Available data:
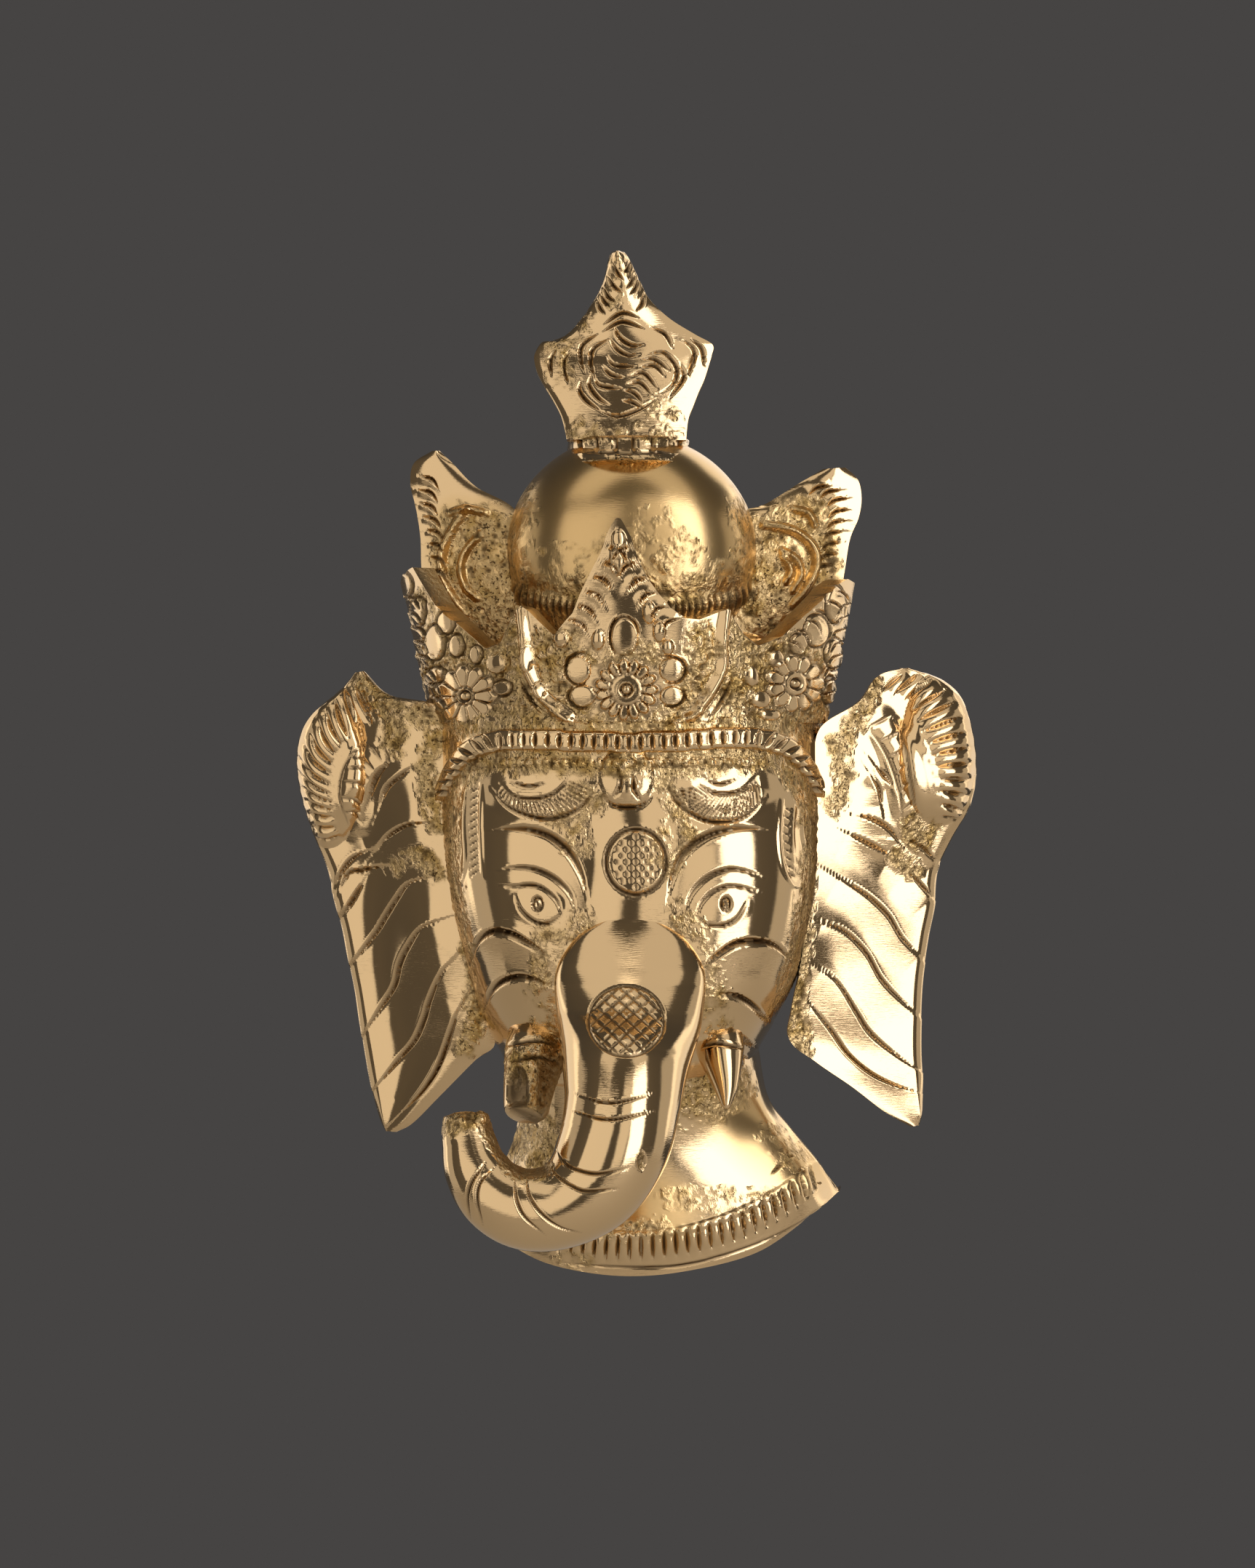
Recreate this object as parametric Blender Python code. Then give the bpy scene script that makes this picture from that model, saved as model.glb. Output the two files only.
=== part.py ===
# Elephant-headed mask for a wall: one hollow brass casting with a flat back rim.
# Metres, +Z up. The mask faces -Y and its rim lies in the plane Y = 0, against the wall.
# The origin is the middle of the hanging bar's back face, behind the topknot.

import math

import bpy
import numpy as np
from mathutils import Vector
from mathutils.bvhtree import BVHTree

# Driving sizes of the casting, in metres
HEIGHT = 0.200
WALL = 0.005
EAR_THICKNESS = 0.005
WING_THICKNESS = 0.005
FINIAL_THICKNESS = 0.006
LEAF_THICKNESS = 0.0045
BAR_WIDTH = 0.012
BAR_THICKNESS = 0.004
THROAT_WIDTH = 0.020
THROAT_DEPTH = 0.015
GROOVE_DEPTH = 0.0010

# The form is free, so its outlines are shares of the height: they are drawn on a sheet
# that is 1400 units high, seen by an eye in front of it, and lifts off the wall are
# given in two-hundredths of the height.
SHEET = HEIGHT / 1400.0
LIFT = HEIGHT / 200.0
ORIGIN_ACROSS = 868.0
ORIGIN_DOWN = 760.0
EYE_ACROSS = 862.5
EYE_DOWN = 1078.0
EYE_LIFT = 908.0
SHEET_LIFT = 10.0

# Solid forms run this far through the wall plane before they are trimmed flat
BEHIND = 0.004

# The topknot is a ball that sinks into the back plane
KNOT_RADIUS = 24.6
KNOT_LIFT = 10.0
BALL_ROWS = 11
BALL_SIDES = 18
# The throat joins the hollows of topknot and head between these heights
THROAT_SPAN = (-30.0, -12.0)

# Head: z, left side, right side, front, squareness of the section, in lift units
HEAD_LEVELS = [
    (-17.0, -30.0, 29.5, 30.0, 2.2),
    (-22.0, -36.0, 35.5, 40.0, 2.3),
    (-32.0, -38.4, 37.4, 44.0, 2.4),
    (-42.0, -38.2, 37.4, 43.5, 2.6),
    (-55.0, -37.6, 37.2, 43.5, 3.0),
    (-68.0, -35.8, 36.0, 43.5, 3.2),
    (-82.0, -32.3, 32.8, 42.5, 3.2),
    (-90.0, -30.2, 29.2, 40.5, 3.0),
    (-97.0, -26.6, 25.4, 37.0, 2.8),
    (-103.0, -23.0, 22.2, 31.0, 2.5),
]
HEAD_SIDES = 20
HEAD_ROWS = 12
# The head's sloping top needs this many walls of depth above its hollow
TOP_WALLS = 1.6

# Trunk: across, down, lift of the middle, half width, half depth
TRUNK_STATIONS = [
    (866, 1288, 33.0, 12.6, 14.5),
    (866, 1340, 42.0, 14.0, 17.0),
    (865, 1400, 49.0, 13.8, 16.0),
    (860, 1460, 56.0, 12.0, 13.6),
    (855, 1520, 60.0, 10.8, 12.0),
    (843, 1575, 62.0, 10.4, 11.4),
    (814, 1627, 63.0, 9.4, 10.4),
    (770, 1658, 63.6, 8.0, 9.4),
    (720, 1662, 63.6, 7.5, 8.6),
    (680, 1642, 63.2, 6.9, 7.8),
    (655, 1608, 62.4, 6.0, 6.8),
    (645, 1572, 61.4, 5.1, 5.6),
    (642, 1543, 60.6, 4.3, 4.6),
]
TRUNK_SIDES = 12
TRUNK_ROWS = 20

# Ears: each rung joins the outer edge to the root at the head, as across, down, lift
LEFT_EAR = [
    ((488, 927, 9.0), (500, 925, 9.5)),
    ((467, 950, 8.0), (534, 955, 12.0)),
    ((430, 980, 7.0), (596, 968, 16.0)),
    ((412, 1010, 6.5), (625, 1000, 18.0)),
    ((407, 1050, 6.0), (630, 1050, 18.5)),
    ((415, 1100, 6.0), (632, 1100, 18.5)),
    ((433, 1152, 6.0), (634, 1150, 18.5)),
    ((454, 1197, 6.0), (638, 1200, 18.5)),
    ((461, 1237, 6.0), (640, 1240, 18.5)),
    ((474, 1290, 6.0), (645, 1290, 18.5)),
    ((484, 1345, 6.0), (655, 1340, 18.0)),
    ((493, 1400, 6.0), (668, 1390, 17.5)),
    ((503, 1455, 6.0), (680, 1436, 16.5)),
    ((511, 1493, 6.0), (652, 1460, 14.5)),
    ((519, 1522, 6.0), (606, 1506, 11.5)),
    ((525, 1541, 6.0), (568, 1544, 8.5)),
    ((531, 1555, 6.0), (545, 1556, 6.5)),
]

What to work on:
Your task is to reproduce the whole listing exactly.

Answer in full:
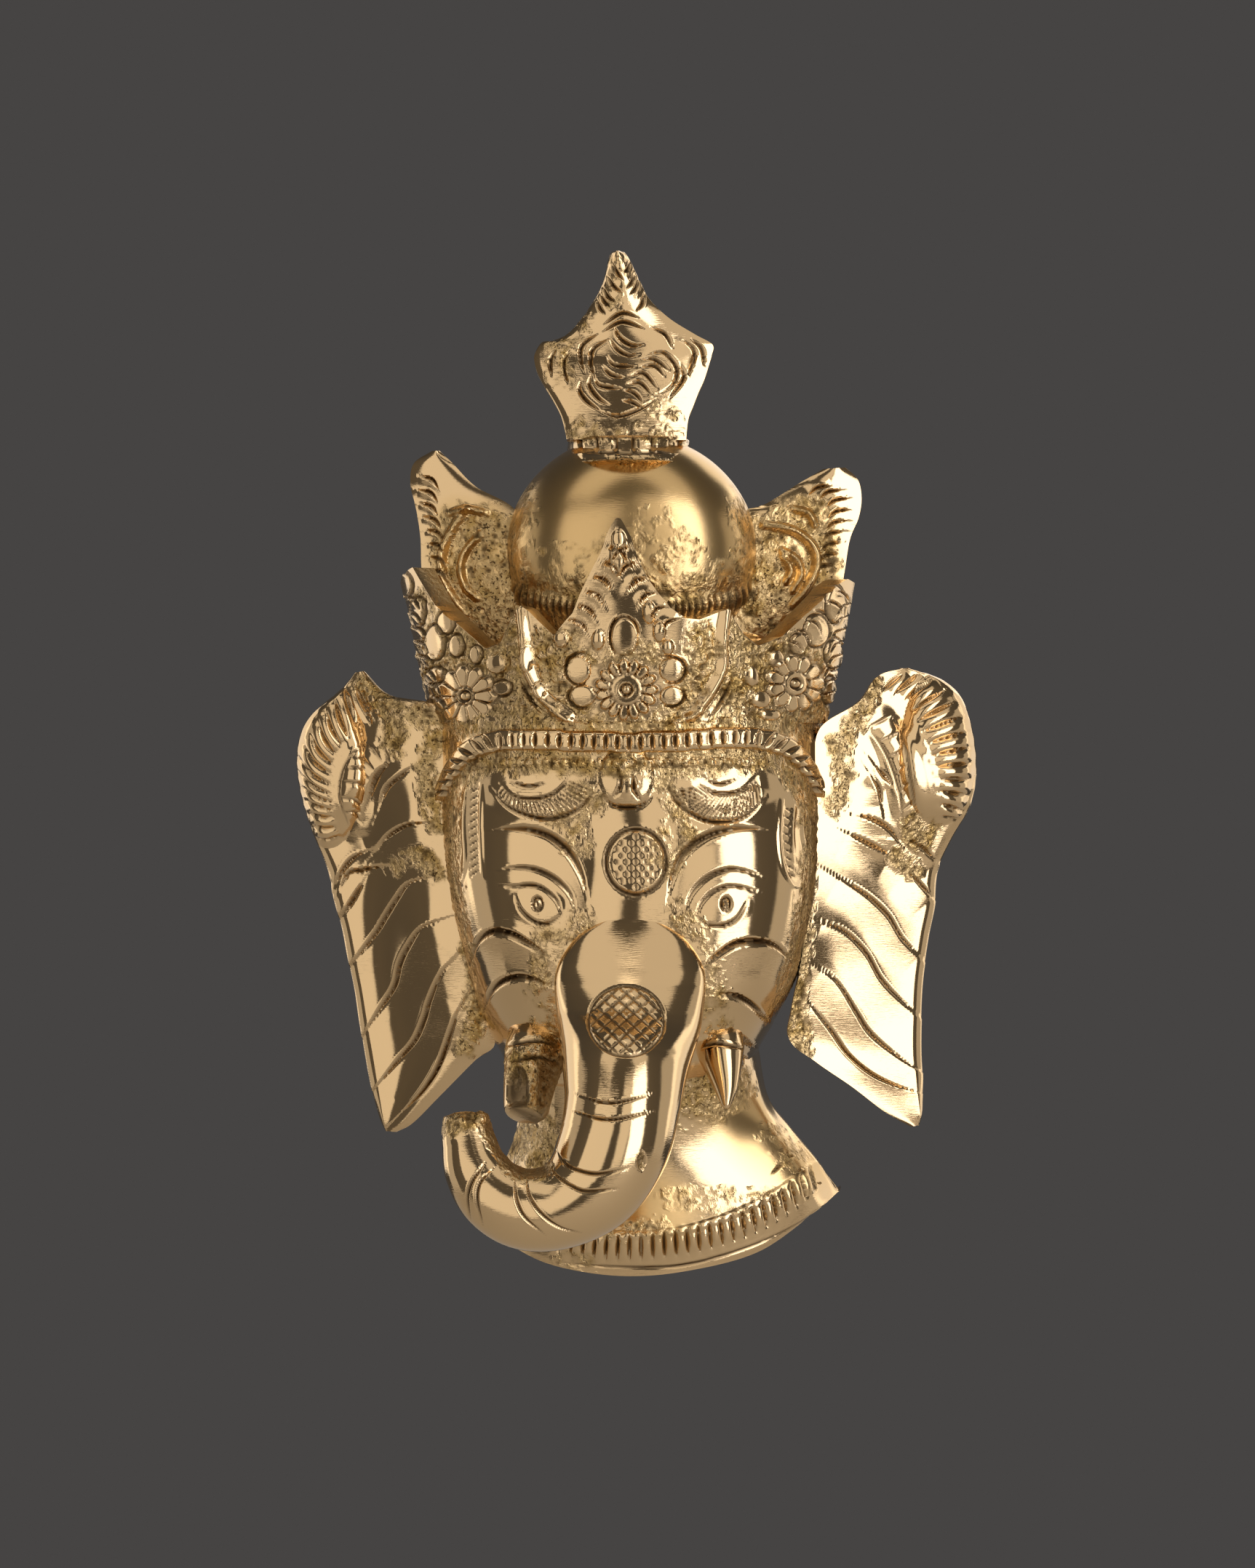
Recreate this object as parametric Blender Python code. Then give the bpy scene script that makes this picture from that model, saved as model.glb. Output the two files only.
=== part.py ===
# Elephant-headed mask for a wall: one hollow brass casting with a flat back rim.
# Metres, +Z up. The mask faces -Y and its rim lies in the plane Y = 0, against the wall.
# The origin is the middle of the hanging bar's back face, behind the topknot.

import math

import bpy
import numpy as np
from mathutils import Vector
from mathutils.bvhtree import BVHTree

# Driving sizes of the casting, in metres
HEIGHT = 0.200
WALL = 0.005
EAR_THICKNESS = 0.005
WING_THICKNESS = 0.005
FINIAL_THICKNESS = 0.006
LEAF_THICKNESS = 0.0045
BAR_WIDTH = 0.012
BAR_THICKNESS = 0.004
THROAT_WIDTH = 0.020
THROAT_DEPTH = 0.015
GROOVE_DEPTH = 0.0010

# The form is free, so its outlines are shares of the height: they are drawn on a sheet
# that is 1400 units high, seen by an eye in front of it, and lifts off the wall are
# given in two-hundredths of the height.
SHEET = HEIGHT / 1400.0
LIFT = HEIGHT / 200.0
ORIGIN_ACROSS = 868.0
ORIGIN_DOWN = 760.0
EYE_ACROSS = 862.5
EYE_DOWN = 1078.0
EYE_LIFT = 908.0
SHEET_LIFT = 10.0

# Solid forms run this far through the wall plane before they are trimmed flat
BEHIND = 0.004

# The topknot is a ball that sinks into the back plane
KNOT_RADIUS = 24.6
KNOT_LIFT = 10.0
BALL_ROWS = 11
BALL_SIDES = 18
# The throat joins the hollows of topknot and head between these heights
THROAT_SPAN = (-30.0, -12.0)

# Head: z, left side, right side, front, squareness of the section, in lift units
HEAD_LEVELS = [
    (-17.0, -30.0, 29.5, 30.0, 2.2),
    (-22.0, -36.0, 35.5, 40.0, 2.3),
    (-32.0, -38.4, 37.4, 44.0, 2.4),
    (-42.0, -38.2, 37.4, 43.5, 2.6),
    (-55.0, -37.6, 37.2, 43.5, 3.0),
    (-68.0, -35.8, 36.0, 43.5, 3.2),
    (-82.0, -32.3, 32.8, 42.5, 3.2),
    (-90.0, -30.2, 29.2, 40.5, 3.0),
    (-97.0, -26.6, 25.4, 37.0, 2.8),
    (-103.0, -23.0, 22.2, 31.0, 2.5),
]
HEAD_SIDES = 20
HEAD_ROWS = 12
# The head's sloping top needs this many walls of depth above its hollow
TOP_WALLS = 1.6

# Trunk: across, down, lift of the middle, half width, half depth
TRUNK_STATIONS = [
    (866, 1288, 33.0, 12.6, 14.5),
    (866, 1340, 42.0, 14.0, 17.0),
    (865, 1400, 49.0, 13.8, 16.0),
    (860, 1460, 56.0, 12.0, 13.6),
    (855, 1520, 60.0, 10.8, 12.0),
    (843, 1575, 62.0, 10.4, 11.4),
    (814, 1627, 63.0, 9.4, 10.4),
    (770, 1658, 63.6, 8.0, 9.4),
    (720, 1662, 63.6, 7.5, 8.6),
    (680, 1642, 63.2, 6.9, 7.8),
    (655, 1608, 62.4, 6.0, 6.8),
    (645, 1572, 61.4, 5.1, 5.6),
    (642, 1543, 60.6, 4.3, 4.6),
]
TRUNK_SIDES = 12
TRUNK_ROWS = 20

# Ears: each rung joins the outer edge to the root at the head, as across, down, lift
LEFT_EAR = [
    ((488, 927, 9.0), (500, 925, 9.5)),
    ((467, 950, 8.0), (534, 955, 12.0)),
    ((430, 980, 7.0), (596, 968, 16.0)),
    ((412, 1010, 6.5), (625, 1000, 18.0)),
    ((407, 1050, 6.0), (630, 1050, 18.5)),
    ((415, 1100, 6.0), (632, 1100, 18.5)),
    ((433, 1152, 6.0), (634, 1150, 18.5)),
    ((454, 1197, 6.0), (638, 1200, 18.5)),
    ((461, 1237, 6.0), (640, 1240, 18.5)),
    ((474, 1290, 6.0), (645, 1290, 18.5)),
    ((484, 1345, 6.0), (655, 1340, 18.0)),
    ((493, 1400, 6.0), (668, 1390, 17.5)),
    ((503, 1455, 6.0), (680, 1436, 16.5)),
    ((511, 1493, 6.0), (652, 1460, 14.5)),
    ((519, 1522, 6.0), (606, 1506, 11.5)),
    ((525, 1541, 6.0), (568, 1544, 8.5)),
    ((531, 1555, 6.0), (545, 1556, 6.5)),
]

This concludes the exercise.